Special ClimaTea Lecture: "Multidecadal Variability of the Atlantic Meridional Overturning Circulation and Its Impact on the Atmospheric Circulation."


Thursday, October 22, 2015, 12:00pm to 1:00pm


Geology Museum 418

Speaker: Dr. Young-Oh Kwon (WHOI)

This Thursday we will continue in the vein of the AMOC. The abstract for the talk is below:

Feedback between the Atlantic Meridional Overturning Circulation (AMOC) multidecadal variability and atmospheric circulation is investigated in a 1300 year-long pre-industrial control simulation of the Community Climate System Model version 4 (CCSM4) primarily using the lagged maximum covariance analysis (MCA). The feedback is strongest in winter.
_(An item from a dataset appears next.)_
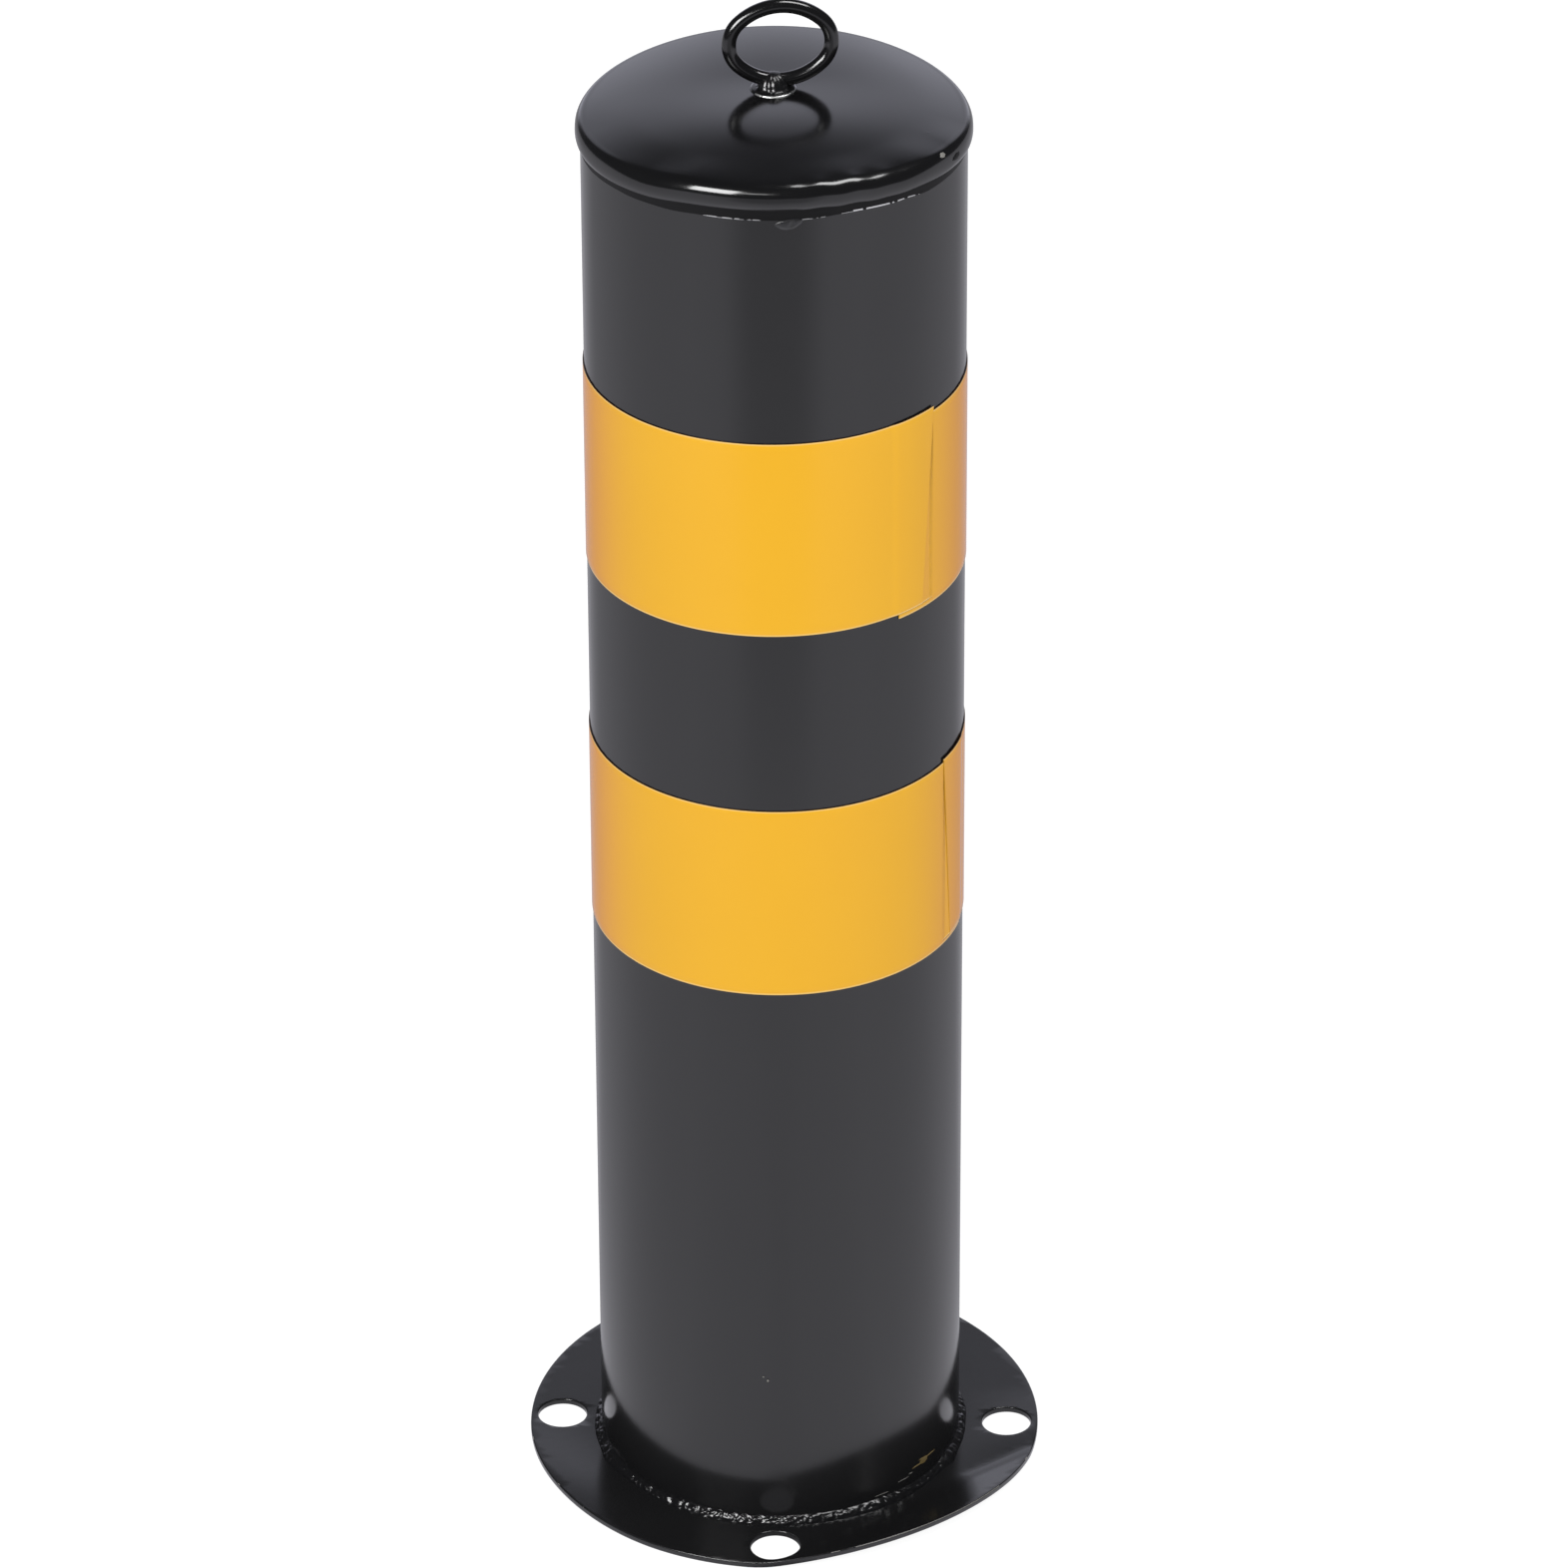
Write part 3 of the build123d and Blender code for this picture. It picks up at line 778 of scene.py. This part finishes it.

Positive phase of the winter North Atlantic Oscillation (NAO) is found to precede an AMOC intensification by a few years, while the negative NAO-like atmospheric circulation anomalies appear following the AMOC intensification by ~7 years. The negative NAO-like atmospheric response is driven by a meridional SST dipole with warming in the subpolar gyre and cooling near the Gulf Stream (GS)-North Atlantic Current (NAC). The meridional SST dipole alters the low-level baroclinicity near the storm track by shifting the maximum eddy growth southward. The SST anomalies originate from an intensification of the subpolar gyre circulation and subsequent interaction between the enhanced equatorward deep currents and the GS-NAC near the Tail of Grand Banks and the western flanks of the Mid-Atlantic Ridge. A zonal SST dipole caused by the GS-NAC path shifts in the opposite directions subsequently becomes a meridional SST dipole as the downstream warm anomalies advect cyclonically in the subpolar gyre.